-- SUPPLIED INFORMATION --

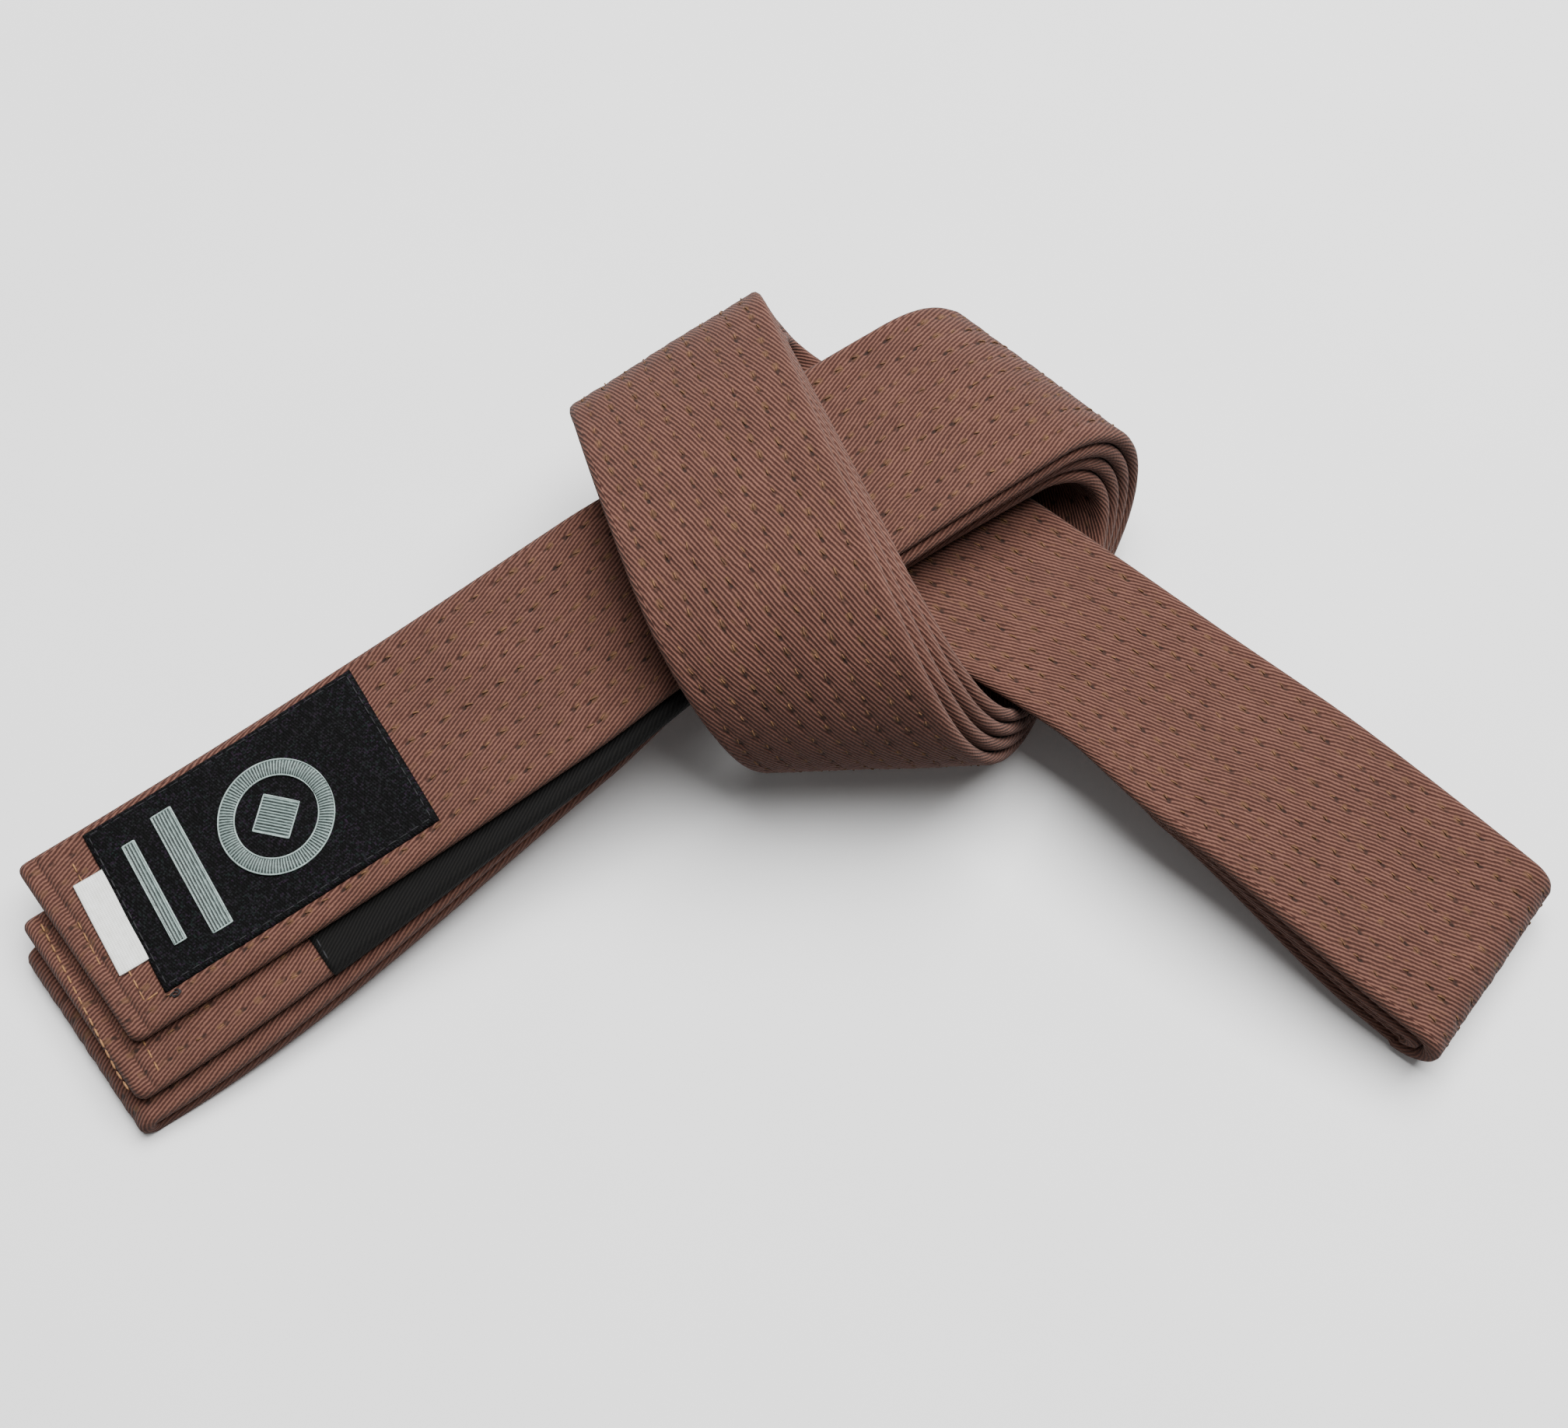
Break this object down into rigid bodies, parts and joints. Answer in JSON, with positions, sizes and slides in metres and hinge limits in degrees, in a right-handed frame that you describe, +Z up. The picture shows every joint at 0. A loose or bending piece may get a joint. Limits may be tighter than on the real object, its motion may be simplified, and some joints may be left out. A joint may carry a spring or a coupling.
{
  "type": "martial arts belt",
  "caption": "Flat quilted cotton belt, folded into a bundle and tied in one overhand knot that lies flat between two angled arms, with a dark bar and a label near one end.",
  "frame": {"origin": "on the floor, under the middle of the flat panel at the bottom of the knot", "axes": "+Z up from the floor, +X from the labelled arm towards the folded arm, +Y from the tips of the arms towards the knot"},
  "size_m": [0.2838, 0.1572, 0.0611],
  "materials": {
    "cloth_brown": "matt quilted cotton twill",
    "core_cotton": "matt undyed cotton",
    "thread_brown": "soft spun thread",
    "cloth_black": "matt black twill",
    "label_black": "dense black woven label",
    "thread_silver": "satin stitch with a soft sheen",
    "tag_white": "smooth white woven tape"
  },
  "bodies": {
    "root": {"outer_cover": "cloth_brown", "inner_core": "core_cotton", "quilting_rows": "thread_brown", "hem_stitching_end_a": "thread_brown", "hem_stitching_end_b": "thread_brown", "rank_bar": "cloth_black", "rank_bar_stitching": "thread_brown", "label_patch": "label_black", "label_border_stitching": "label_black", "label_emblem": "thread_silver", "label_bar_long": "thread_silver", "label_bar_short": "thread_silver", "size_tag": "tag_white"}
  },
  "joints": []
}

-- TASK --
All of the data shown above must be copied exactly.

-- FULL ANSWER --
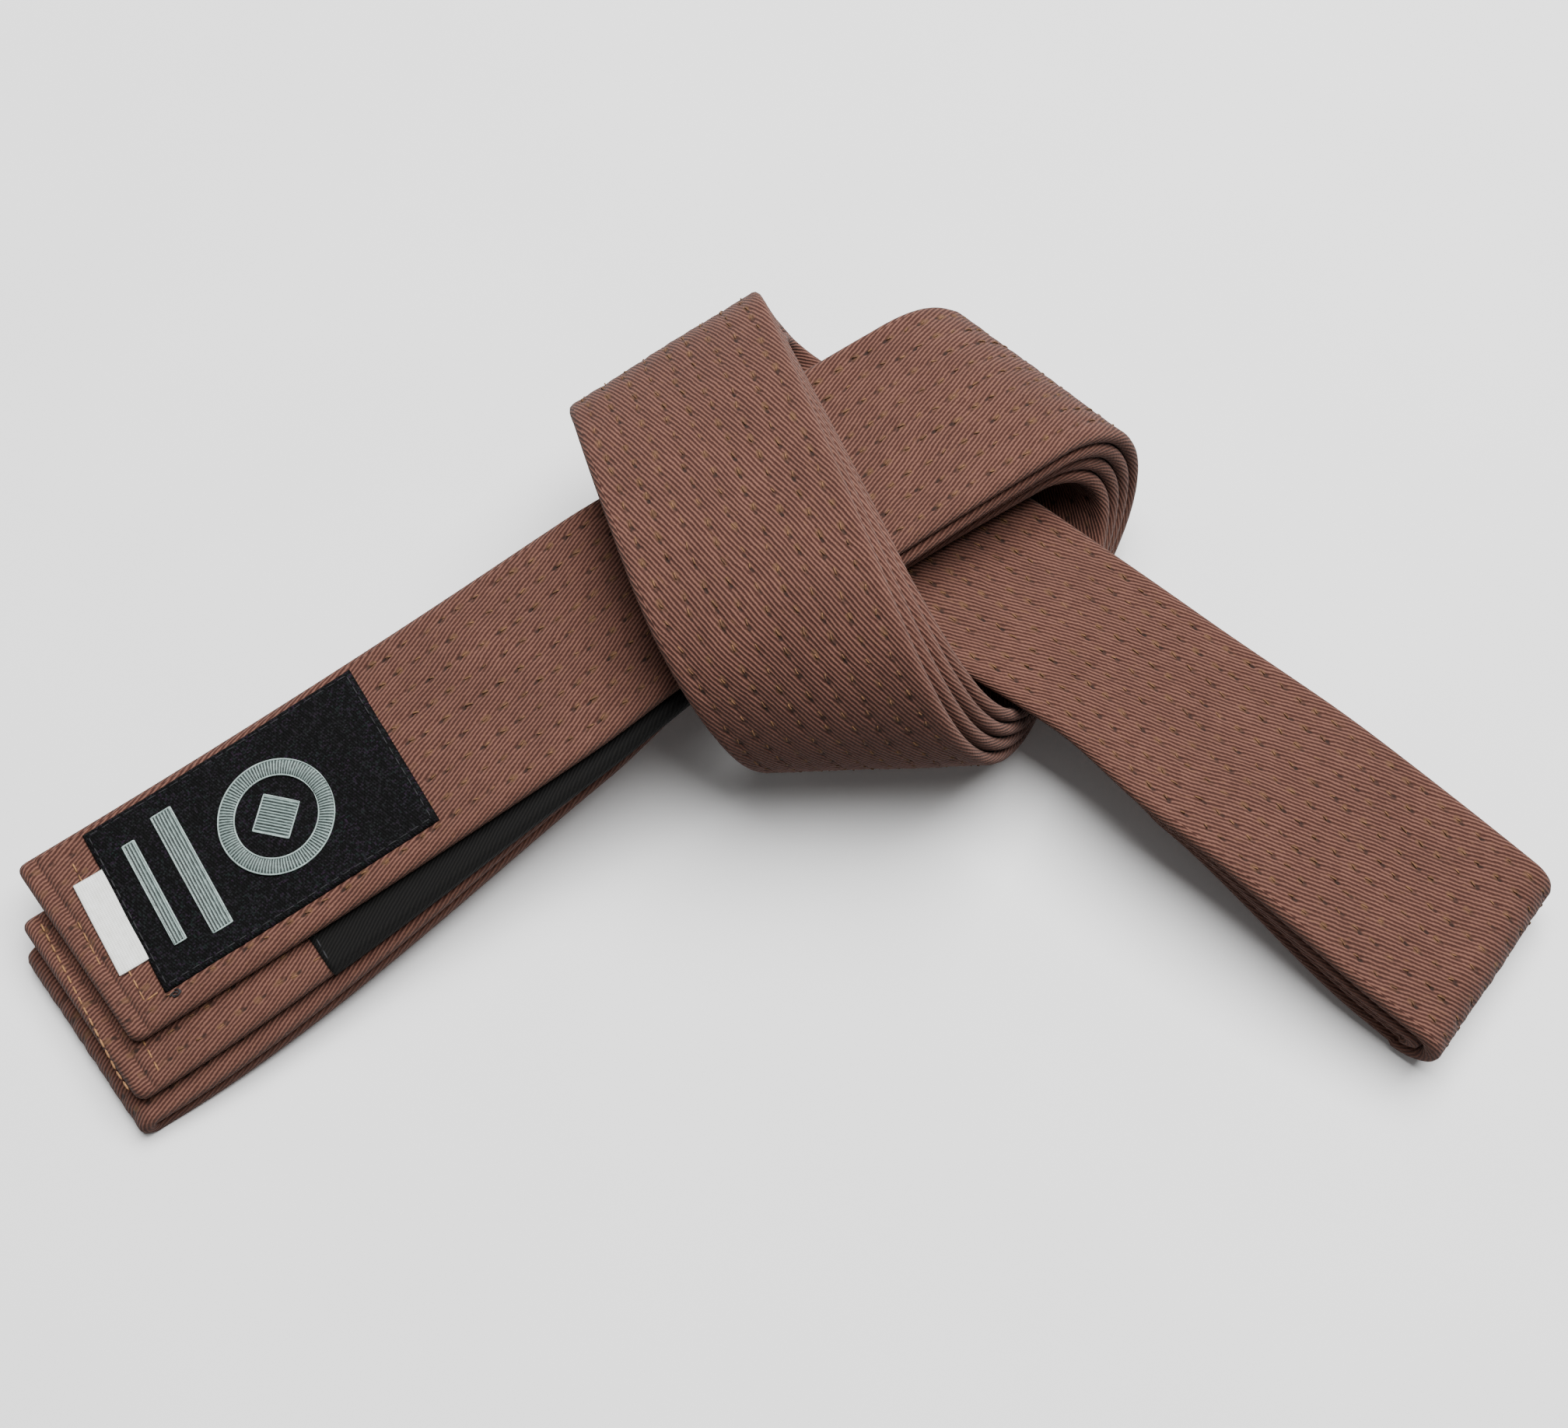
Break this object down into rigid bodies, parts and joints. Answer in JSON, with positions, sizes and slides in metres and hinge limits in degrees, in a right-handed frame that you describe, +Z up. The picture shows every joint at 0. A loose or bending piece may get a joint. Limits may be tighter than on the real object, its motion may be simplified, and some joints may be left out. A joint may carry a spring or a coupling.
{
  "type": "martial arts belt",
  "caption": "Flat quilted cotton belt, folded into a bundle and tied in one overhand knot that lies flat between two angled arms, with a dark bar and a label near one end.",
  "frame": {"origin": "on the floor, under the middle of the flat panel at the bottom of the knot", "axes": "+Z up from the floor, +X from the labelled arm towards the folded arm, +Y from the tips of the arms towards the knot"},
  "size_m": [0.2838, 0.1572, 0.0611],
  "materials": {
    "cloth_brown": "matt quilted cotton twill",
    "core_cotton": "matt undyed cotton",
    "thread_brown": "soft spun thread",
    "cloth_black": "matt black twill",
    "label_black": "dense black woven label",
    "thread_silver": "satin stitch with a soft sheen",
    "tag_white": "smooth white woven tape"
  },
  "bodies": {
    "root": {"outer_cover": "cloth_brown", "inner_core": "core_cotton", "quilting_rows": "thread_brown", "hem_stitching_end_a": "thread_brown", "hem_stitching_end_b": "thread_brown", "rank_bar": "cloth_black", "rank_bar_stitching": "thread_brown", "label_patch": "label_black", "label_border_stitching": "label_black", "label_emblem": "thread_silver", "label_bar_long": "thread_silver", "label_bar_short": "thread_silver", "size_tag": "tag_white"}
  },
  "joints": []
}